Dataset content:
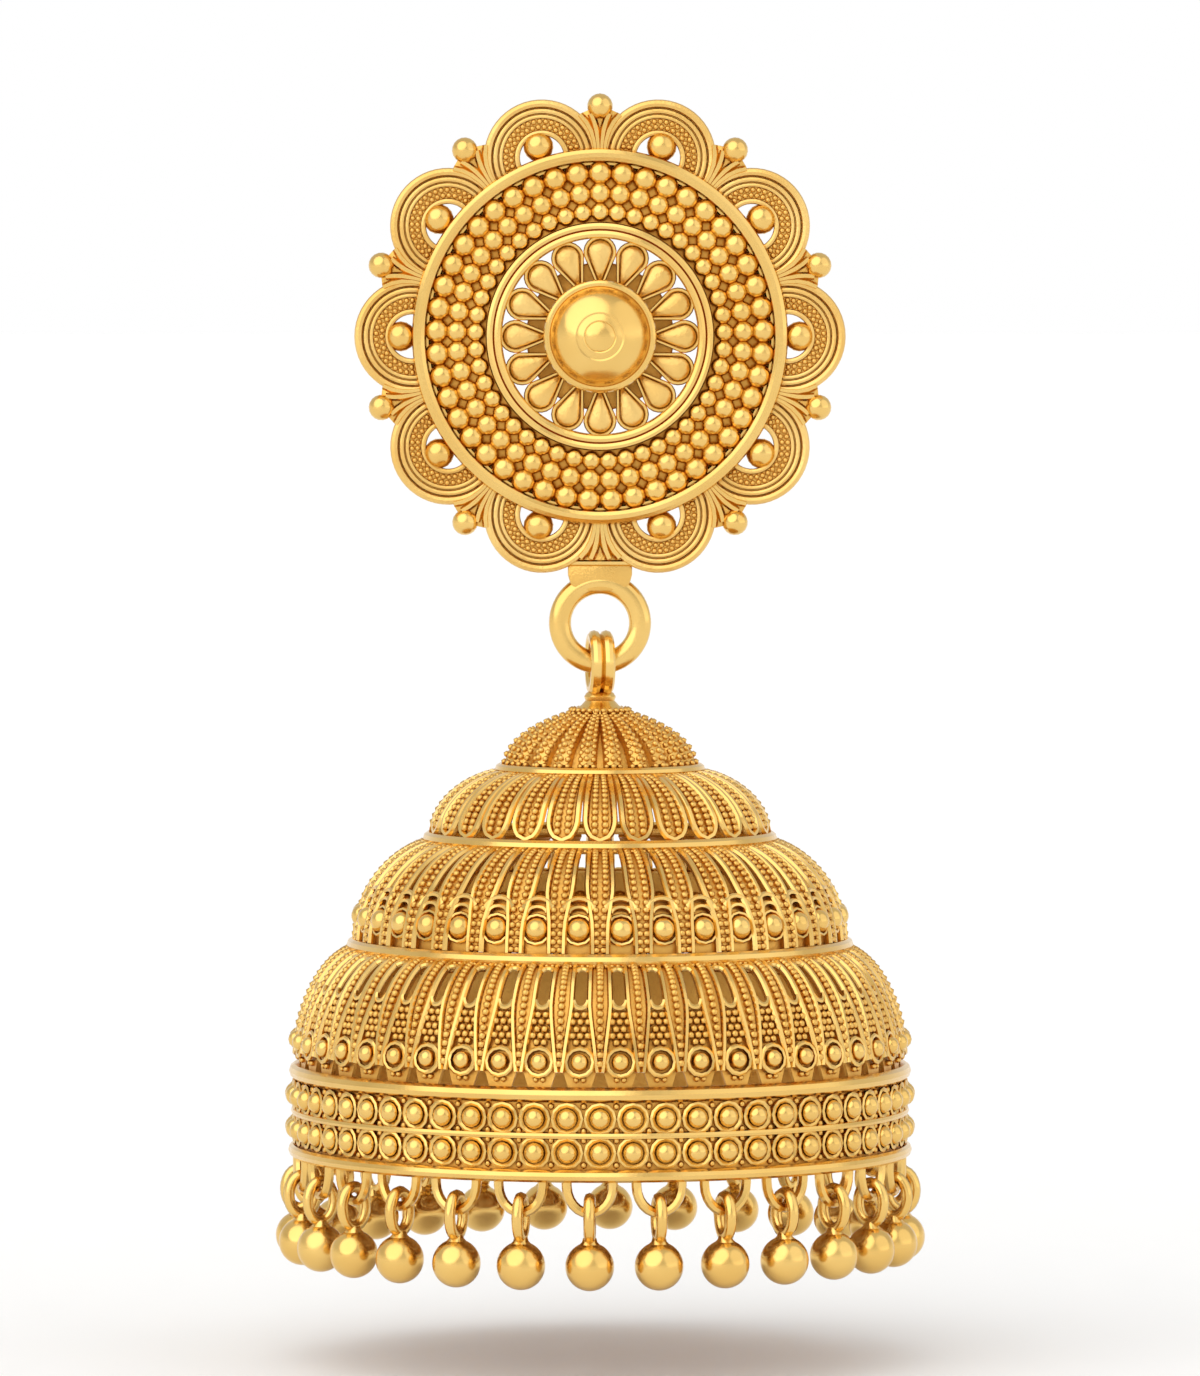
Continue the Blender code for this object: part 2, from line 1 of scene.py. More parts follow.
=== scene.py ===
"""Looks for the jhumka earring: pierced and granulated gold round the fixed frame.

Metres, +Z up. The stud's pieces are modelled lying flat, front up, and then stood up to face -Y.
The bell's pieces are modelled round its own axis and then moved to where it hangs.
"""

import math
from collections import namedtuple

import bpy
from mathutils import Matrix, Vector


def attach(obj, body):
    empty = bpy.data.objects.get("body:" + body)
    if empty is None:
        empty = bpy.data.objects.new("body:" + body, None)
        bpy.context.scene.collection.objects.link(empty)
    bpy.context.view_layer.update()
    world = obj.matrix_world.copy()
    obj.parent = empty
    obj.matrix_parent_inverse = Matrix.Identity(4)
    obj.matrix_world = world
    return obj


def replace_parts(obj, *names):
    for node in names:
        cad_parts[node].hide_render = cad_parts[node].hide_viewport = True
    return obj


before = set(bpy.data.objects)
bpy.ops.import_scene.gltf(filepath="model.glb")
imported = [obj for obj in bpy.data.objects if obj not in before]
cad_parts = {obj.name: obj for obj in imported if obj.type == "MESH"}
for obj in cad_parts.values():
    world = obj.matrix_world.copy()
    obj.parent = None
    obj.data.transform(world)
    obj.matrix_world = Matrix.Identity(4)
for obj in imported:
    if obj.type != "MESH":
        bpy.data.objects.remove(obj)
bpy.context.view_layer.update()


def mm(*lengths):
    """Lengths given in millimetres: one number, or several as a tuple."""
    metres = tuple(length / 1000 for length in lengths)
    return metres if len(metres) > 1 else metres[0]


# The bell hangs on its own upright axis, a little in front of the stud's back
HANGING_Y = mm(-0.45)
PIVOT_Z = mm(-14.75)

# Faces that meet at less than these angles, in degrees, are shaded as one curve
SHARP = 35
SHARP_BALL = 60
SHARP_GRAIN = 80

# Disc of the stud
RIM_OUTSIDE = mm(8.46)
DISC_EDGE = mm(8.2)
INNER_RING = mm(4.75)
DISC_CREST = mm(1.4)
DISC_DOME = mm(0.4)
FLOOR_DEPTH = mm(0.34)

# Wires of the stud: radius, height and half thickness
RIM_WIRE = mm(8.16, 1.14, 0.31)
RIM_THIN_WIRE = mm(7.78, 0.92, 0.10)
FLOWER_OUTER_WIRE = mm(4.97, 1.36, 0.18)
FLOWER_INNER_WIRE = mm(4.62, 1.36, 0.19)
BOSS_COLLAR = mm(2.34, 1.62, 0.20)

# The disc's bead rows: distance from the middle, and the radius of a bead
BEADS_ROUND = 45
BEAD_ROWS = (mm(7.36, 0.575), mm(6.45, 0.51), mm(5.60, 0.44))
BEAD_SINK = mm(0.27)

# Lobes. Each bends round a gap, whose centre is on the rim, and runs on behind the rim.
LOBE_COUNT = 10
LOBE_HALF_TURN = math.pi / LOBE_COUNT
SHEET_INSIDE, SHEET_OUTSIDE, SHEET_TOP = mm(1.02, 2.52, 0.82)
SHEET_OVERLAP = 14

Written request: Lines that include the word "type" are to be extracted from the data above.

Solution to the exercise:
cad_parts = {obj.name: obj for obj in imported if obj.type == "MESH"}
    if obj.type != "MESH":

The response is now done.